→ **Stated task**
Return the count of lines that mention "behind", with no other words.

→ **Information shown**
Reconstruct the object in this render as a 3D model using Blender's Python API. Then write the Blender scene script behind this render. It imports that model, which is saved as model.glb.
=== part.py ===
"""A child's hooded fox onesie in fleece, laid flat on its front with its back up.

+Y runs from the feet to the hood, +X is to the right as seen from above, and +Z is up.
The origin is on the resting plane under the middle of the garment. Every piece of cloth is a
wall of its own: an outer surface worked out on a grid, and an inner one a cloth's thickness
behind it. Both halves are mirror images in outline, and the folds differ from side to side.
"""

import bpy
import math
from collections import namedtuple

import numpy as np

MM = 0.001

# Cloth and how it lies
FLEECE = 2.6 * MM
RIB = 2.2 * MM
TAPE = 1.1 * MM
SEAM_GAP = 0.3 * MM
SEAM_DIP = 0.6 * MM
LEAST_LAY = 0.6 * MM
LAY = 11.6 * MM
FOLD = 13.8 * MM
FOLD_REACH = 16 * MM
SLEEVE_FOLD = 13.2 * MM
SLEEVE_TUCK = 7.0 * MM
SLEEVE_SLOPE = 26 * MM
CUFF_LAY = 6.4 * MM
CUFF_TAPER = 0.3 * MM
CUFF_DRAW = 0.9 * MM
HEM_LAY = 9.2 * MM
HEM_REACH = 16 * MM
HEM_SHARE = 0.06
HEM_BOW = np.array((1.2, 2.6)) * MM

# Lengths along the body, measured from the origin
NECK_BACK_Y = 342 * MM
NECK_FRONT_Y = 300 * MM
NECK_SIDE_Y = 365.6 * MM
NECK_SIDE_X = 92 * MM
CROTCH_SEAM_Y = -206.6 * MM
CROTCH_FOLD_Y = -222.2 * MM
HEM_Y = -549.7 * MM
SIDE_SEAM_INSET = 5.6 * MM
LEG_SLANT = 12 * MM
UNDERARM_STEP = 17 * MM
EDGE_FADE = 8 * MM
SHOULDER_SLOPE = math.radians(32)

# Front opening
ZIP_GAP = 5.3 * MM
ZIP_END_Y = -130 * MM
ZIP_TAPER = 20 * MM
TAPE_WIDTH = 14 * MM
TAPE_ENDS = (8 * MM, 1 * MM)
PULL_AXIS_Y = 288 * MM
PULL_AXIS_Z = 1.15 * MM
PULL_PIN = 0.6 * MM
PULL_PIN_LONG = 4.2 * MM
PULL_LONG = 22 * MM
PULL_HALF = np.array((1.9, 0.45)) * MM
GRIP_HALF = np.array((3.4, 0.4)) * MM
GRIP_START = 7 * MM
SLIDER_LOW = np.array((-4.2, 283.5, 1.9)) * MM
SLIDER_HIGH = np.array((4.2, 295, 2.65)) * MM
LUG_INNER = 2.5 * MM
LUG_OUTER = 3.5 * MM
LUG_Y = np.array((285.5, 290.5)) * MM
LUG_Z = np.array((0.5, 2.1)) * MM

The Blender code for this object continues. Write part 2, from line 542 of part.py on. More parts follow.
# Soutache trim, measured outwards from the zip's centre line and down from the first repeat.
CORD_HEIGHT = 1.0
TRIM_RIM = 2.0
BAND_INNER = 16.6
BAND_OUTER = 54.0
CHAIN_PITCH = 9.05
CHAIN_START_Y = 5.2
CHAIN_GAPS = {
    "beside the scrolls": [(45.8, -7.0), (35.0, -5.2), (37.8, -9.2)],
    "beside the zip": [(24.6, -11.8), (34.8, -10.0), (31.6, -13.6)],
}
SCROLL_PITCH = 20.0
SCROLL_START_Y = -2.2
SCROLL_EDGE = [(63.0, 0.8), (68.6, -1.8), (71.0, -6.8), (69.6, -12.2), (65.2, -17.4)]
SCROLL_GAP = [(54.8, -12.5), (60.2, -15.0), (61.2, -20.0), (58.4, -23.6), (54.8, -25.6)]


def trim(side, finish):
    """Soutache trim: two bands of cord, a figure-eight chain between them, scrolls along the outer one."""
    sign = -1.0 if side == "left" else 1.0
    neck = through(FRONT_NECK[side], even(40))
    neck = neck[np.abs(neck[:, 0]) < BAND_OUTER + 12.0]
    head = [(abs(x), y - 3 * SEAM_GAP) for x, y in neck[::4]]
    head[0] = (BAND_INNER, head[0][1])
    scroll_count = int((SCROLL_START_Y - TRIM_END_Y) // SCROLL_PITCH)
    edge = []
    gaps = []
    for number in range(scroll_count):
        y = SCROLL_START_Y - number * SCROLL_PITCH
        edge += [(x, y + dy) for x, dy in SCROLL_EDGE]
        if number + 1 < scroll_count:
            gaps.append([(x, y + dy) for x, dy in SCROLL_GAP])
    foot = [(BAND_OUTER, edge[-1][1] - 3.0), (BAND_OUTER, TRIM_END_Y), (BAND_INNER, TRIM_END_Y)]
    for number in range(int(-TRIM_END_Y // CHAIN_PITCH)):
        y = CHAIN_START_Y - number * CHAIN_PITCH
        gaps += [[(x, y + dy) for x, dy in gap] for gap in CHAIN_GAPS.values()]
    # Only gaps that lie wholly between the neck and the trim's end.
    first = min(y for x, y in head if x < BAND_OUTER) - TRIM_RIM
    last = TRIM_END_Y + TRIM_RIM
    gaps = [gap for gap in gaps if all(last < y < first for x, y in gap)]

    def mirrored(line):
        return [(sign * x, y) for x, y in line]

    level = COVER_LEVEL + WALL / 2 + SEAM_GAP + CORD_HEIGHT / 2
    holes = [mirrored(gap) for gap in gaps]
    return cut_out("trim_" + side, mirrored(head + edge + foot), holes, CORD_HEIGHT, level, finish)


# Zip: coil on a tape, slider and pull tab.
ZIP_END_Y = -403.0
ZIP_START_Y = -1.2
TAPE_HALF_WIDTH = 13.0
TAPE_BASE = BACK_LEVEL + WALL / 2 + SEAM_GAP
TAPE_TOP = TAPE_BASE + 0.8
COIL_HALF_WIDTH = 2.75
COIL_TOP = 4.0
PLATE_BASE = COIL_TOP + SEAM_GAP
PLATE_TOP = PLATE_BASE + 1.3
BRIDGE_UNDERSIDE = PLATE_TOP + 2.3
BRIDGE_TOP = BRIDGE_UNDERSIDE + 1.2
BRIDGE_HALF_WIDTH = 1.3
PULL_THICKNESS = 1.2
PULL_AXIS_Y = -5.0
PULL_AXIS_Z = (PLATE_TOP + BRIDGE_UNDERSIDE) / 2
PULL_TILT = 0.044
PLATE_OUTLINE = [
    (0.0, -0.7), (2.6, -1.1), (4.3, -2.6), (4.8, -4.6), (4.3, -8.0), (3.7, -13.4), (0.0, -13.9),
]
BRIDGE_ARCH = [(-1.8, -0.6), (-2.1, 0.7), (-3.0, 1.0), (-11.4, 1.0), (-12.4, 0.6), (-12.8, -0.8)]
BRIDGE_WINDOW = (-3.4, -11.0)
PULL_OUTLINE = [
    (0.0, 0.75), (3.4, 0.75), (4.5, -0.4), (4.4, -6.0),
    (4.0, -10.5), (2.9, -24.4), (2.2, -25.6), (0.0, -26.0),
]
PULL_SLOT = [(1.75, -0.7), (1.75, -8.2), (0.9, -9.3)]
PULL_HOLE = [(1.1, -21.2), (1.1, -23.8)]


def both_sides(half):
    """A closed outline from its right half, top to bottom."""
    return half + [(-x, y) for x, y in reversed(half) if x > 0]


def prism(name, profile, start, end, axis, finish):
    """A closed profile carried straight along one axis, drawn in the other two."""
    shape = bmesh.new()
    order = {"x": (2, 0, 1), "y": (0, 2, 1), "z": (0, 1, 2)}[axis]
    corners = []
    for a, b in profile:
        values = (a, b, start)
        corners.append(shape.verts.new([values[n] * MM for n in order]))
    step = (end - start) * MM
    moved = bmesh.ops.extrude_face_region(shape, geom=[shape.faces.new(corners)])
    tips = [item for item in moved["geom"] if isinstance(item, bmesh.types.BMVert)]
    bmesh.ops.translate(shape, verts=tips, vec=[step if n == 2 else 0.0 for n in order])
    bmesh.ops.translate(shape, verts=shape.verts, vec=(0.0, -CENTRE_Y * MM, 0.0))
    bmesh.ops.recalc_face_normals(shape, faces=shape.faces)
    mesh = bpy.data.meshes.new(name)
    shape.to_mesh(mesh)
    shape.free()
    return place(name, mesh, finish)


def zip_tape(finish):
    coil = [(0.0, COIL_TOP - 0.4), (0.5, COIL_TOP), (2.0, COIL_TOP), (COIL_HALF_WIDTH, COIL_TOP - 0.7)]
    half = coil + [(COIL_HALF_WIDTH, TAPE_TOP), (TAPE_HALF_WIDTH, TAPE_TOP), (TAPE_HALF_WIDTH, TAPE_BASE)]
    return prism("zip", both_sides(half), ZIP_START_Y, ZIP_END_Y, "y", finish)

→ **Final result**
2